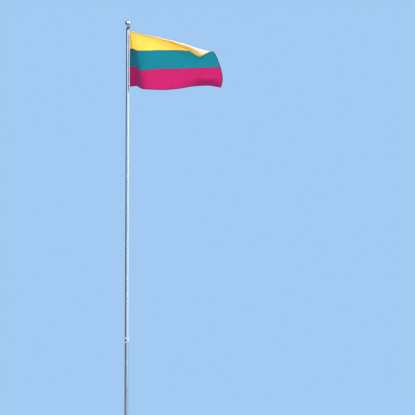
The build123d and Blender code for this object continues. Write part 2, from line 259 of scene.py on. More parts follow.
class Finish:
    """One material, or the world: its nodes, and the shader at its end."""

    def __init__(self, name, store=bpy.data.materials, end="ShaderNodeOutputMaterial"):
        self.owner = store.new(name)
        self.owner.use_nodes = True
        self.tree = self.owner.node_tree
        self.tree.nodes.clear()
        self.output = self.tree.nodes.new(end)

    def node(self, kind, settings=None, sockets=None, output=0):
        """A node of a kind: its settings first, then its sockets' values or links."""
        made = self.tree.nodes.new(kind)
        for setting, value in (settings or {}).items():
            setattr(made, setting, value)
        for socket, value in (sockets or {}).items():
            if isinstance(value, Signal):
                self.tree.links.new(value.socket, made.inputs[socket])
            else:
                made.inputs[socket].default_value = value
        return Signal(self, made.outputs[output])

    def place(self, kind="Object"):
        """The point's own place in metres, or with UV its place on the surface's own map."""
        return self.node("ShaderNodeTexCoord", output=kind)

    def parts(self, vector):
        """A vector's three numbers."""
        split = self.node("ShaderNodeSeparateXYZ", None, {0: vector})
        return split, split.of("Y"), split.of("Z")

    def noise(self, scale, detail=3.0, stretch=(1.0, 1.0, 1.0), kind="Object"):
        """Soft random values about one half, scale cells to a metre, squeezed along each axis by stretch."""
        spread = self.node("ShaderNodeMapping", None, {"Vector": self.place(kind), "Scale": stretch})
        return self.node("ShaderNodeTexNoise", None, {"Vector": spread, "Scale": scale, "Detail": detail})

    def mix(self, share, first, second):
        """From the first colour to the second as share goes from 0 to 1."""
        return self.node("ShaderNodeMix", {"data_type": "RGBA"}, {0: share, 6: first, 7: second}, 2)

    def bump(self, height, depth):
        """The surface's direction, disturbed by a height whose full swing is depth metres."""
        return self.node("ShaderNodeBump", None, {"Height": height, "Distance": depth})

    def principled(self, **sockets):
        """The main shader. A socket's name is written with underscores."""
        named = {name.replace("_", " "): value for name, value in sockets.items()}
        return self.node("ShaderNodeBsdfPrincipled", None, named)

    def close(self, shader):
        """Ends the material with its shader."""
        self.tree.links.new(shader.socket, self.output.inputs["Surface"])
        return self.owner


def shade(colour, factor):
    """A colour made lighter or darker, with its alpha kept."""
    return (*(min(1.0, c * factor) for c in colour[:3]), 1.0)


print("a darker grey", shade((0.5, 0.5, 0.5), 0.8))

# %% [markdown]
# ## Metals and plastics
# The tube is drawn aluminium, with fine lines along it. The cleat is a casting, tumbled until its skin is
# dull. The cap is black moulded plastic with a faint grain, and only dust breaks the polished ball's gloss.
# Each is one shader whose tone, gloss and relief are moved a little by noise, because no real surface is
# even. A noise's first number is its cells to a metre, and its second is how fine its detail goes.

# %% Metals and plastics
DRAW_LINE_DEPTH = 0.03 * MM
CASTING_PIT_DEPTH = 0.08 * MM
PLASTIC_GRAIN_DEPTH = 0.05 * MM
PLASTIC_GLOSS = 0.3


def drawn_aluminium(name, colour, roughness):
    """Aluminium tube: long faint draw lines in its gloss, and a slight change of tone between them."""
    finish = Finish(name)
    lines = finish.noise(900.0, stretch=(1.0, 1.0, 0.004))
    cloud = finish.noise(6.0, stretch=(1.0, 1.0, 0.3))
    tone = finish.mix(cloud.between(0.35, 0.65), shade(colour, 0.94), shade(colour, 1.05))
    return finish.close(finish.principled(
        Base_Color=tone, Metallic=1.0, Roughness=roughness + (lines - 0.5) * 0.22 + (cloud - 0.5) * 0.08,
        Normal=finish.bump(lines, DRAW_LINE_DEPTH)))


def cast_aluminium(name, colour, roughness):
    """Tumbled casting: fine shallow pits, and patches where the skin is a little duller."""
    finish = Finish(name)
    pits = finish.noise(900.0, 2.0)
    patches = finish.noise(60.0)
    tone = finish.mix(patches.between(0.4, 0.65), colour, shade(colour, 0.88))
    return finish.close(finish.principled(
        Base_Color=tone, Metallic=1.0, Roughness=roughness + (patches - 0.5) * 0.25,
        Normal=finish.bump(pits, CASTING_PIT_DEPTH)))


def moulded_plastic(name, colour, roughness):
    """Moulded plastic: a fine spark-eroded grain, and soft patches a little paler with handling."""
    finish = Finish(name)
    grain = finish.noise(1400.0, 2.0)
    cloud = finish.noise(30.0)
    tone = finish.mix(cloud.between(0.4, 0.7), colour, shade(colour, 1.5))
    return finish.close(finish.principled(
        Base_Color=tone, Roughness=roughness + (cloud - 0.5) * 0.2,
        Normal=finish.bump(grain, PLASTIC_GRAIN_DEPTH), Specular_IOR_Level=PLASTIC_GLOSS))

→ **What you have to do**
Take the lines above from the first through the one containing "self.output = self.tree.nodes.new(end)" and reproduce them exactly; include nothing else.

→ **Reply**
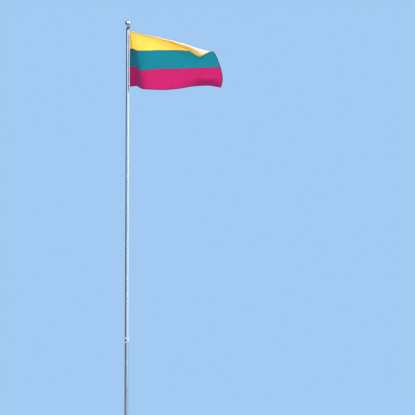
The build123d and Blender code for this object continues. Write part 2, from line 259 of scene.py on. More parts follow.
class Finish:
    """One material, or the world: its nodes, and the shader at its end."""

    def __init__(self, name, store=bpy.data.materials, end="ShaderNodeOutputMaterial"):
        self.owner = store.new(name)
        self.owner.use_nodes = True
        self.tree = self.owner.node_tree
        self.tree.nodes.clear()
        self.output = self.tree.nodes.new(end)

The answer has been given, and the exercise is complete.